NEWS

Could playing cards solve homicide cases?

Sharon Coolidge
scoolidge@enquirer.com

Hope Dudley isn't a gambler, but she thinks her deck of cards holds a winning hand. Or, in this case, the answer to who killed somebody in Hamilton County.

Dudley, who runs the support group called UCanSpeakForMe, has created a deck of cards featuring local "cold case" homicides.

Her biggest distributor: Ohio prisons, but she wants to put 10,000 decks into the hands of anyone who might be able to help.

The message on the deck: "Maybe there is face that you remember. Maybe you know the family of that victim. Maybe, just maybe, you remember some detail that might help law enforcement get closer so solving a case."

"At the back end of a homicide is a family," said Dudley, 63, of College Hill.

Dudley showed off the cards Monday at Cincinnati City Council's Law Committee meeting.

"I long for the day we don't have enough cases to fill up a deck of cards," Councilwoman Yvette Simpson said.

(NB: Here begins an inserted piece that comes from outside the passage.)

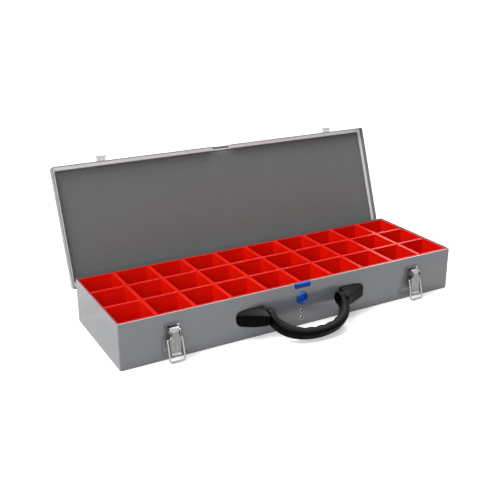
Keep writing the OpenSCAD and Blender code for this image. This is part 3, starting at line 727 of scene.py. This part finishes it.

Law committee members pledged to help Dudley find the money to grow her project. Councilman Charlie Winburn immediately pledged to buy 150 decks. He even called Cincinnati Police Chief Jeffrey Blackwell during the meeting to see about possibly using forfeiture funds to help put more decks on the street. Blackwell pledged to look at the project.

From Connecticut to Portland, cold case playing cards aren't new. But, experts say any publicity can help.

"It goes along with our vision to reduce crime," said Scott Flowers, an Ohio Department of Rehabilitation and Corrections spokesman. "We hope by selling these cards it will generate information that will assist law enforcement and give victims families much needed closure."

In all, 6,000 decks were distributed throughout the prison system.

Dudley knows better than anyone just how important championing cold cases is: Her son, Daniel "Chaz" Dudley is featured on the five of hearts.

Dudley was 26 when he was riding in a car Sept. 29, 2007. He and friends had been to the since-closed Club Ritz in Roselawn. In Hartwell, a car pulled up beside the car in which Dudley was a passenger. Shots were fired. Dudley was killed. A back-seat passenger was wounded. The case remains unsolved.

Dudley discarded any case in the last two years; not wanting to interfere with on-going investigations, she said. But she also didn't go back too far -- the oldest case a 2000 homicide -- thinking those are the years where help was most likely to comes from.

Then her real work started: Getting permission from every family.

Terry Jones, 55, of Corryville, allowed his son's 2006 homicide to be featured. Jones was killed in Avondale, his body found in the driveway of Phillip Memorial Christian Methodist Church.

"It was heartbreaking to see them all in place," Wynn said. "It made me realize I'm not alone; other families have been through the same thing."

About the cards:

Featured: 65 victims (Some cards feature double homicides & the Joker card carries pictures as well.)